Wednesday, April 16, 2014

Bay laurel

Happily, no snow accumulated Monday, we only had flurries. After sunset though, the temperatures became seriously chilly and we needed to turn on the heat in the house again. Today we topped out at 58F/14C with lots of sunshine and a stiff breeze. All the emerging plants in the garden did well and the asparagus bed is still putting up new spikes. The few asparagus spears I picked before the freeze warning were delicious.

As I previously posted, I am death to houseplants, so as I appraise the condition of the hardy plants moving up from their winter sanctuary in the basement; I thought it would be interesting to blog about my three-year-winter-survivor-champion, a bay laurel tree, also known as sweet bay or Laurus nobilis. This plant started as a one foot tree, gifted for Mother's Day a few years ago, so I could enjoy plucking my own bay leaves for homemade spaghetti sauces.

This herb is really a tender perennial shrub in the United States north of the Mason/Dixon line. Generally grown in a pot, it achieves a three to six foot maximum height and it must be sheltered indoors during the winter. In it's native Mediterranean range though, a bay laurel grows into a 50-60 ft tree. In our Missouri locale it thrives in a large clay pot, kept evenly moist and in a sunny spot. Emerging from my basement, all of last years leaves have completely dried in situ, but tender new branches and leaves are beginning to sprout.
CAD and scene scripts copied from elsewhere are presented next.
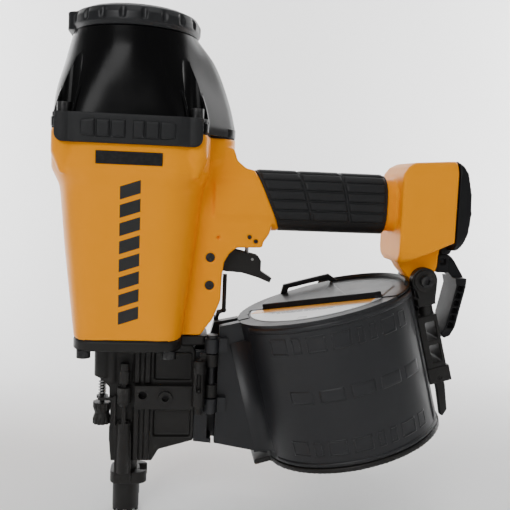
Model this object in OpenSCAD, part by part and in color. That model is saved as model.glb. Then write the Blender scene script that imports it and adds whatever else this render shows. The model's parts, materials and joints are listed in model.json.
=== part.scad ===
// Pneumatic coil nailer.
// Frame: origin at the tip of the contact foot, on the drive axis; +Z up the drive axis,
// +X towards the rear of the handle. The nail canister's door is on the -Y side.

/* [Head] */
// Height of the seam between housing and cylinder cap
seam_z = 297; // [296:0.5:298]
// Height of the housing's underside
base_z = 146; // [145.5:0.5:146.5]
// Radius of the cylinder bore in the sleeve
bore_r = 30.5; // [30:0.5:31]
// Stroke of the driver
drive_stroke = 104; // [90:1:105]

/* [Handle] */
// Height of the handle's centre line
grip_z = 251.5; // [251:0.5:252]
// Height of the rubber grip's section
grip_h = 46.5; // [46:0.5:47]
// Width of the rubber grip's section
grip_w = 40; // [39:0.5:42]

/* [Canister] */
// Tilt of the canister's axis, which is the collation angle of the nails
can_tilt = 15; // [15:1:15]
// Outer radius of the canister's wall
can_r = 70.5; // [70:0.5:71]
// Height of the canister's wall
can_h = 110; // [109:0.5:111]
// Thickness of the canister's wall
can_wall = 3; // [2.5:0.5:3.5]

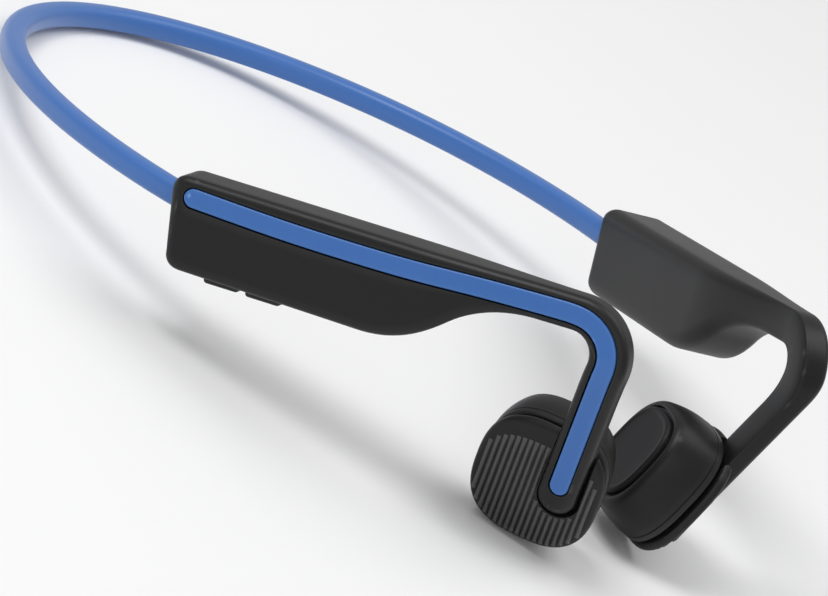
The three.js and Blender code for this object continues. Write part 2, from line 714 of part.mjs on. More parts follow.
// ---- Transducer parts ----
function transducerCap() {
  const plate = slab(superellipse(CAP_HALF.x, CAP_HALF.y), -CAP_THICKNESS, 0, 0.5);
  const relief = slab(superellipse(CAP_HALF.x - 1.4, CAP_HALF.y - 1.4), -CAP_THICKNESS - 1, -1.2);
  const back = -insetAt(tongueEnd.x, tongueEnd.y) - TONGUE_THICKNESS;
  const tip = new THREE.Vector3(tongueEnd.x, tongueEnd.y, back).applyMatrix4(TRANSDUCER.clone().invert());
  const beyond = CAP_HALF.y + 3;
  const slotLine = [beyond, (beyond + tip.y) / 2, tip.y].map((y) => new THREE.Vector2(tip.x, y));
  const slot = slab(ribbon(slotLine, TONGUE_HALF_WIDTH + CLEARANCE), -5, 2);
  return cut(plate, relief, slot);
}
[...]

Bay laurel appears throughout ancient Greek & Roman history as a crowning wreath of honor for kings, heroes on the battlefield, Olympic champions and scholarly men, for example, a poet laureate. Back in the time of Cicero (106-43 B.C.), wedding cakes were baked on a bed of bay leaves with one leaf hidden inside the cake. To find the lucky bay leaf in the cake is a predecessor to universally known phrase, "finding a needle in a haystack." (Miloradovich, M. The Home Garden Book of Herbs and Spices. Doubleday & Company: New York, 1952. p 64.)  Mythological references occur as well; the nymph, Daphne pursued by Apollo was saved from certain ravishing by her timely transformation into a bay laurel tree. I do love this kind of trivia...

Anyway, I am planning to re-pot this bay a bit later in the spring and will incorporate its potted self into a new herb garden. The current idea is a raised, layered, circular herb garden which will be accessible on all sides and accommodate different soil needs in the individual layers. It looks good on paper but the engineering might be challenging. Stay tuned!

1 comment:

  1. I love the idea of having a bay laurel as a winter houseplant. Where ever did your clever offspring find one?